■ Exercise requirements ■
Each line below should be quoted exactly, please.
================================
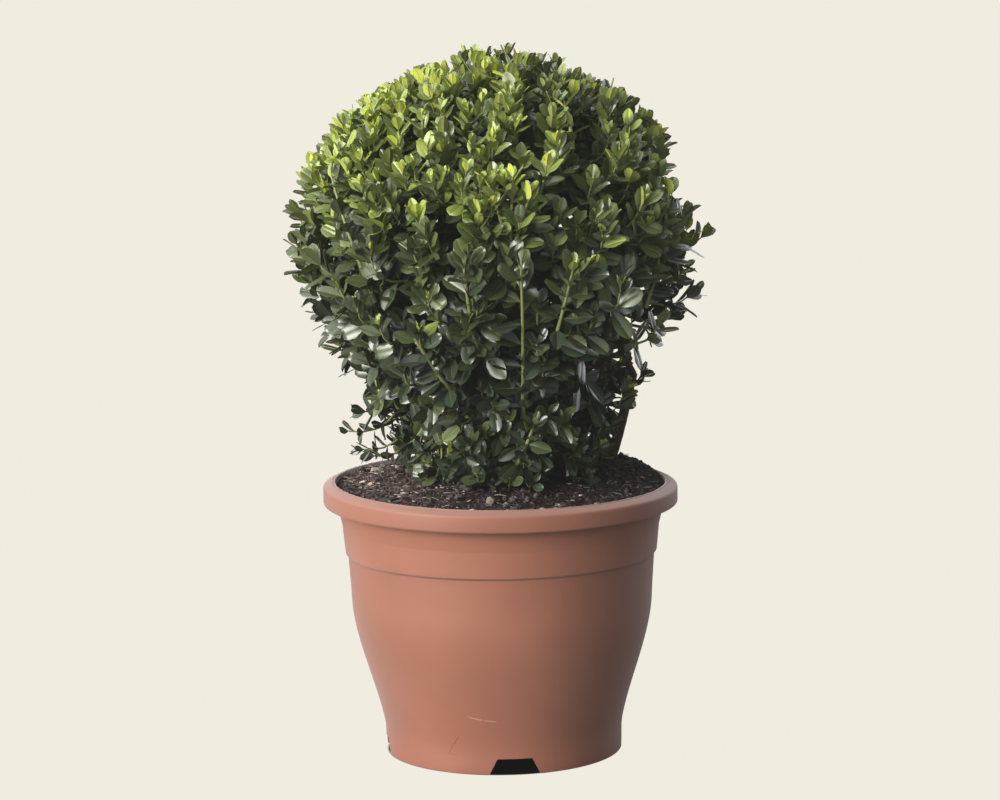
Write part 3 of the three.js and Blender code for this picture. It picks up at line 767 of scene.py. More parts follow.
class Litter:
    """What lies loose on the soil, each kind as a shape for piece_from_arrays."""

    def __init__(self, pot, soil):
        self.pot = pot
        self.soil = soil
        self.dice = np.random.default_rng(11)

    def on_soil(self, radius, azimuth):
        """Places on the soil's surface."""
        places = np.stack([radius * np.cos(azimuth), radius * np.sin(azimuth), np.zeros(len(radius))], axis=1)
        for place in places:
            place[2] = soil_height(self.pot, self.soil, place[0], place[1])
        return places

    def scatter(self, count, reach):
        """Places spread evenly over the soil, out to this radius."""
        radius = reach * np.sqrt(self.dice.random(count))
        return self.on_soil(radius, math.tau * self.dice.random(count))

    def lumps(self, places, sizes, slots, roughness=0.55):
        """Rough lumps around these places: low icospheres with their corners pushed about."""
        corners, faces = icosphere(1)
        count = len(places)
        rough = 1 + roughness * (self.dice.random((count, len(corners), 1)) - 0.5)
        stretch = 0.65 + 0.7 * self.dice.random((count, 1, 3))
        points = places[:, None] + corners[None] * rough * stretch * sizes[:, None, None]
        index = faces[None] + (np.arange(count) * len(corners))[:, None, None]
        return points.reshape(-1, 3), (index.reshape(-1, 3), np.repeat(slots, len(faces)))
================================
■ Solution to this task ■
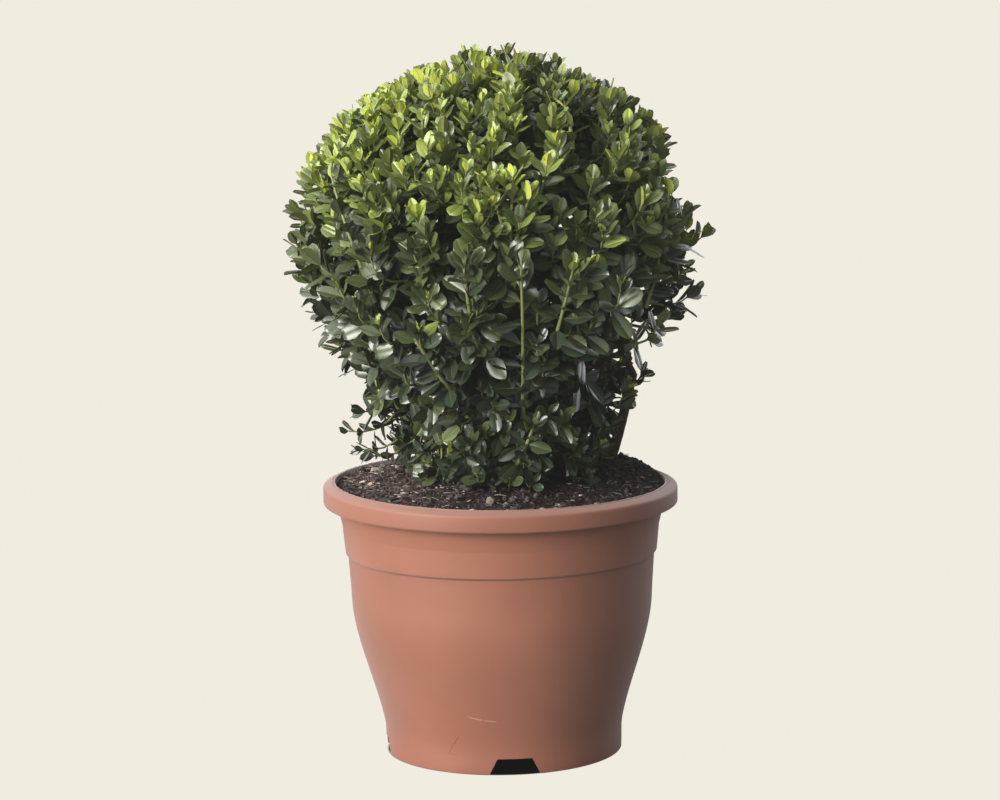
Write part 3 of the three.js and Blender code for this picture. It picks up at line 767 of scene.py. More parts follow.
class Litter:
    """What lies loose on the soil, each kind as a shape for piece_from_arrays."""

    def __init__(self, pot, soil):
        self.pot = pot
        self.soil = soil
        self.dice = np.random.default_rng(11)

    def on_soil(self, radius, azimuth):
        """Places on the soil's surface."""
        places = np.stack([radius * np.cos(azimuth), radius * np.sin(azimuth), np.zeros(len(radius))], axis=1)
        for place in places:
            place[2] = soil_height(self.pot, self.soil, place[0], place[1])
        return places

    def scatter(self, count, reach):
        """Places spread evenly over the soil, out to this radius."""
        radius = reach * np.sqrt(self.dice.random(count))
        return self.on_soil(radius, math.tau * self.dice.random(count))

    def lumps(self, places, sizes, slots, roughness=0.55):
        """Rough lumps around these places: low icospheres with their corners pushed about."""
        corners, faces = icosphere(1)
        count = len(places)
        rough = 1 + roughness * (self.dice.random((count, len(corners), 1)) - 0.5)
        stretch = 0.65 + 0.7 * self.dice.random((count, 1, 3))
        points = places[:, None] + corners[None] * rough * stretch * sizes[:, None, None]
        index = faces[None] + (np.arange(count) * len(corners))[:, None, None]
        return points.reshape(-1, 3), (index.reshape(-1, 3), np.repeat(slots, len(faces)))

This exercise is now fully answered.